As we have seen, this is the rule, whether all the conspirators are indicted or not; whether they are all on trial or not. "It is not material what the nature of the indictment is, provided the offense involve a conspiracy. Upon indictment for murder, for instance, if it appear that others, together with the prisoner, conspired to perpetrate the crime, the act of one done in pursuance of that intention would be evidence against the rest." (1 Whar. 706.) To the same effect are the words of Chief Justice Marshall, before cited, that whoever leagued in a general conspiracy, performed any part, however MINUTE, or however REMOTE, from the scene of action, are guilty as principals. In this treasonable conspiracy to aid the existing armed rebellion by murdering the executive officers of the United States and the commander of its armies, all the parties to it must be held as principals, and the act of one in the prosecution of the common design the act of all.

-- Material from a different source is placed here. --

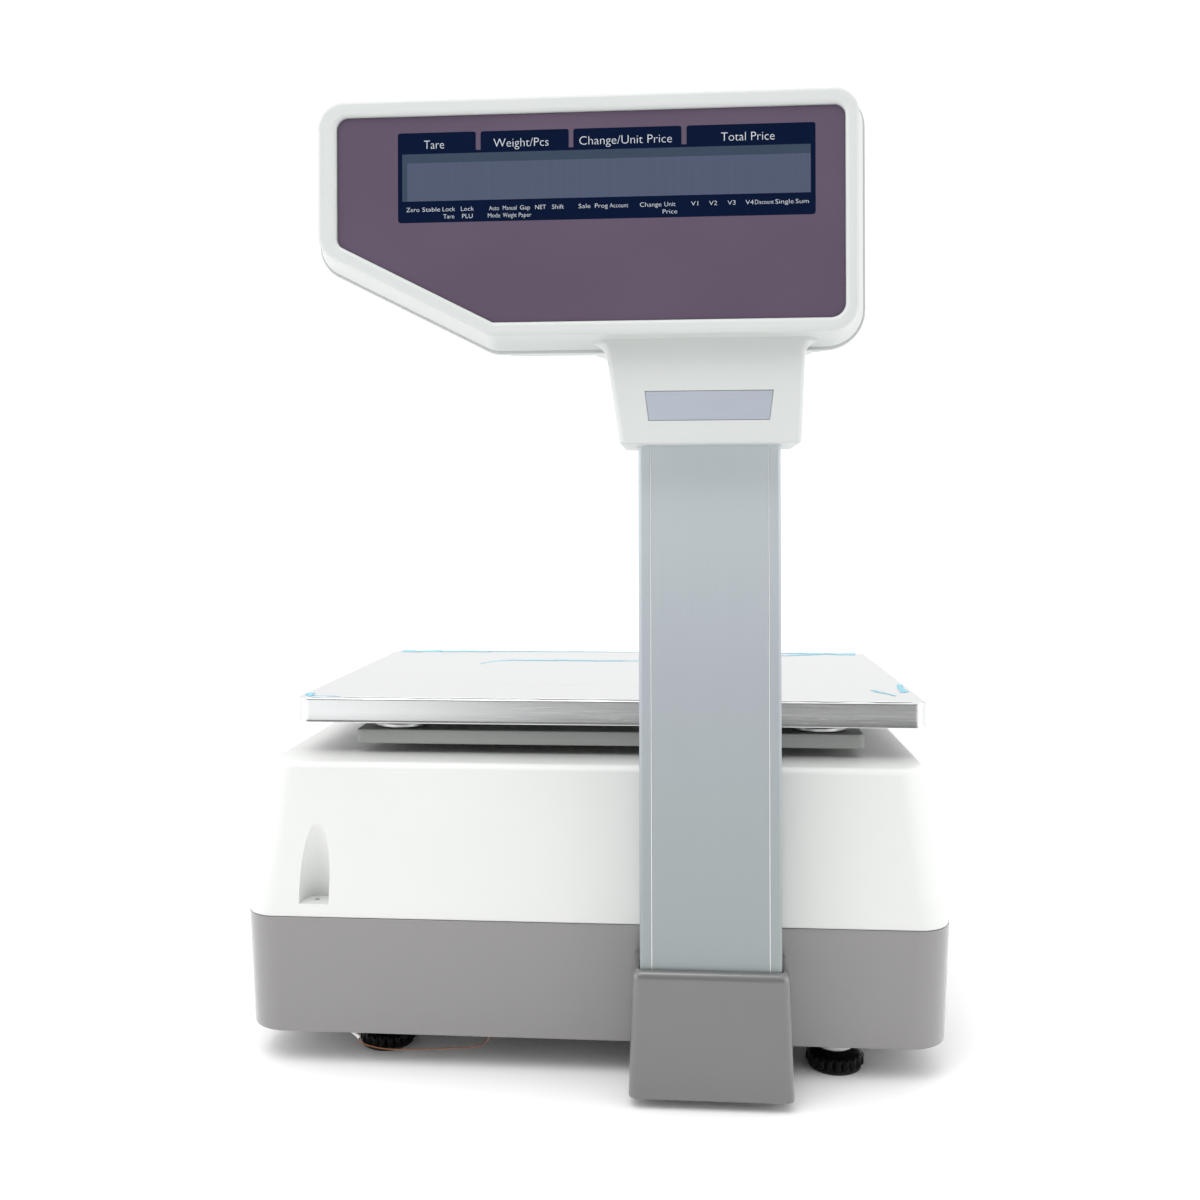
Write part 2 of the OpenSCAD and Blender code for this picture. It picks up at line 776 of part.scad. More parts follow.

I leave the decision of this dread issue with the court, to which alone it belongs. It is for you to say, upon your oaths, whether the accused are guilty.
I am not conscious that in this argument I have made any erroneous statement of the evidence, or drawn any erroneous conclusions; yet I pray the court, out of tender regard and jealous care for the rights of the accused, to see that no error of mine, if any there be, shall work them harm. The past services of the members of this honorable court give assurance that, without fear, favor, or affection, they will discharge with fidelity the duty enjoined upon them by their oaths. Whatever else may befall, I trust in God that in this, as in every other American court, the rights of the whole people will be respected, and that the republic in this, its supreme hour of trial, will be true to itself and just to all—ready to protect the rights of the humblest, to redress every wrong, to avenge every crime, to vindicate the majesty of law, and to maintain inviolate the Constitution, whether assailed secretly or openly, by hosts armed with gold, or armed with steel.